Ulaan Passerine
Steven R. Smith shines yet again under the Ulaan Passerine moniker. Having recorded under several aliases over the years (Hala Strana, Ulaan Khol, Ulaan Markhor) Ulaan Passerine is typically his most devastating and doom-laden handle. This time he cracks the sky and brings more rain over two tracks of somber guitar and anxious strings. The first side, “Evening,” embodies the slow slip of the sun below the horizon, though in Smith’s world it seems that the orange and red hues of late summer are always to be replaced with an overcast pall of barren early winter. Its hard not to hear the wind through the trees and pick up a pang of dread when the mid-section starts clanging. There’s always been something cinematic to Ulaan Passerine and a sense of pursuit is driven through the fibers of this track. Whether that pursuit is human or just nature catching up and gnawing at the bones of the listener, it remains to be seen.
The track, in contrast to some other works under this name, resolves into some sort of calm – a peaceful moment that shows a side of Smith that’s all too often hidden. His works are so typically fraught that its nice to hear his playing used to calm and heal rather than to spike the flight or fight response. But, present as ever, the darkness returns as we ease into side two’s “Dawning.” The feeling here is less fear and more resolve, a trek bourn out of duty with a heavy yoke of obligation tugging on the soul as it opens. As the piece moves into its second movement (each side seems to be split into three movements) that feeling doesn’t ebb, it just seems that the subject of Smith’s composition has moved closer to certain death.

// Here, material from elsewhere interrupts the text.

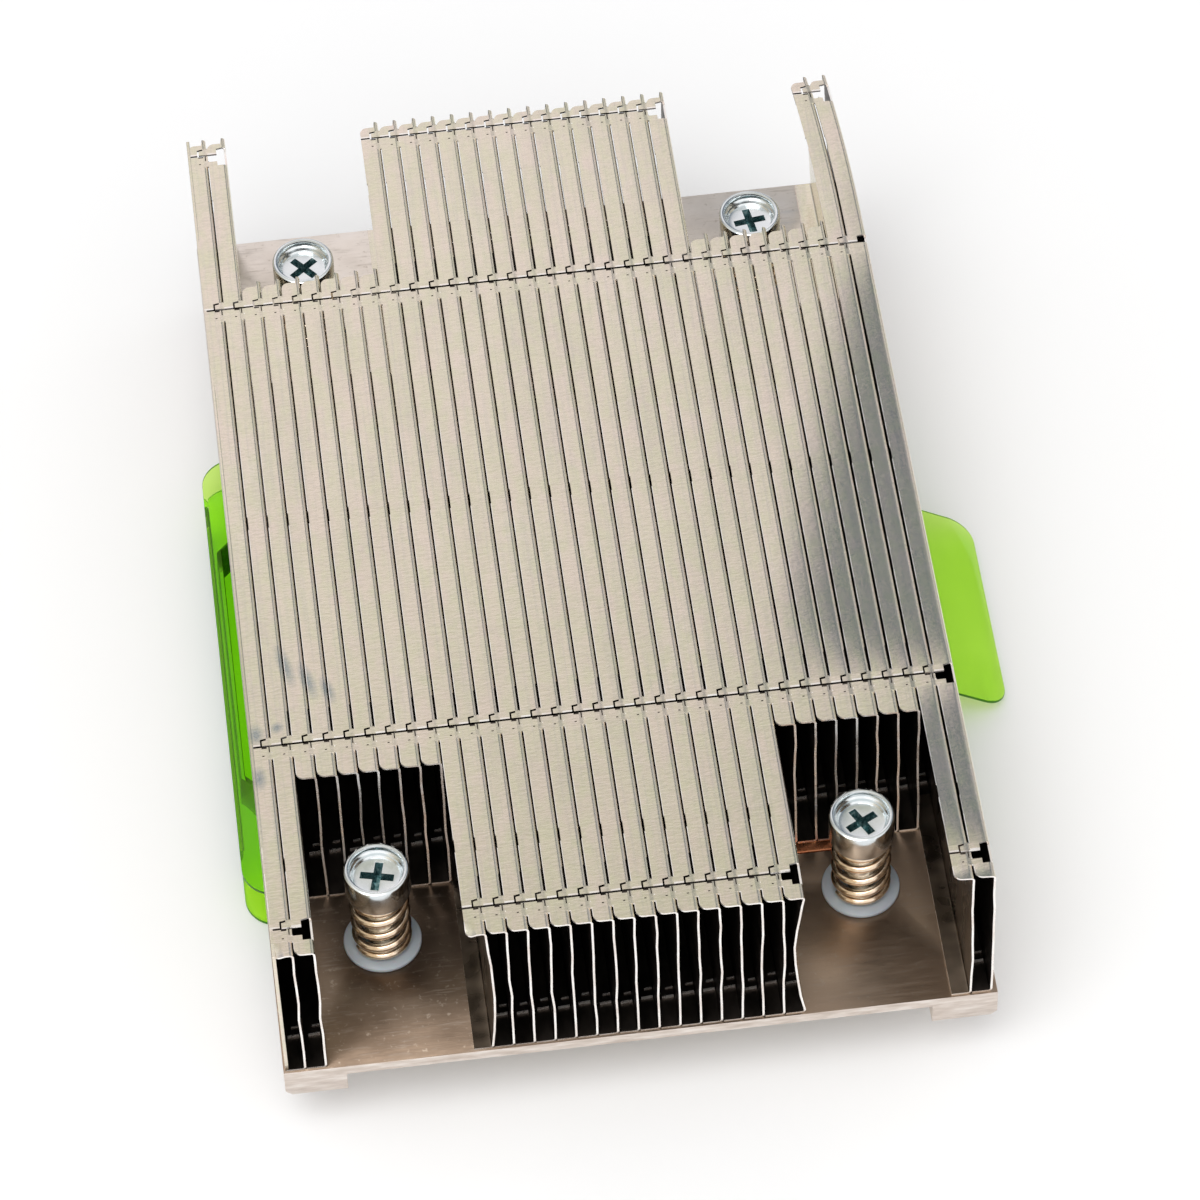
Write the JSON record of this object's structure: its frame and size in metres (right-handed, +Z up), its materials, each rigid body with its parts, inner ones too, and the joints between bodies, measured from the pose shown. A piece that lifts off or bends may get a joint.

The track, like the first, also resolves into a sense of calm. Whether its victory or a well earned death that ends this piece, only Smith knows. How no one has picked him up as a composer of scores is beyond me, but this should act as a good resume for anyone looking to soundtrack a gritty Norwegian thriller. As much as I enjoy the tension, though, New Evening was welcome in its third movement focus on light and air. It’d be great to have a whole record that drops the dread and just basks in this amber hue. This is not that record though, tread lightly and listen deeply.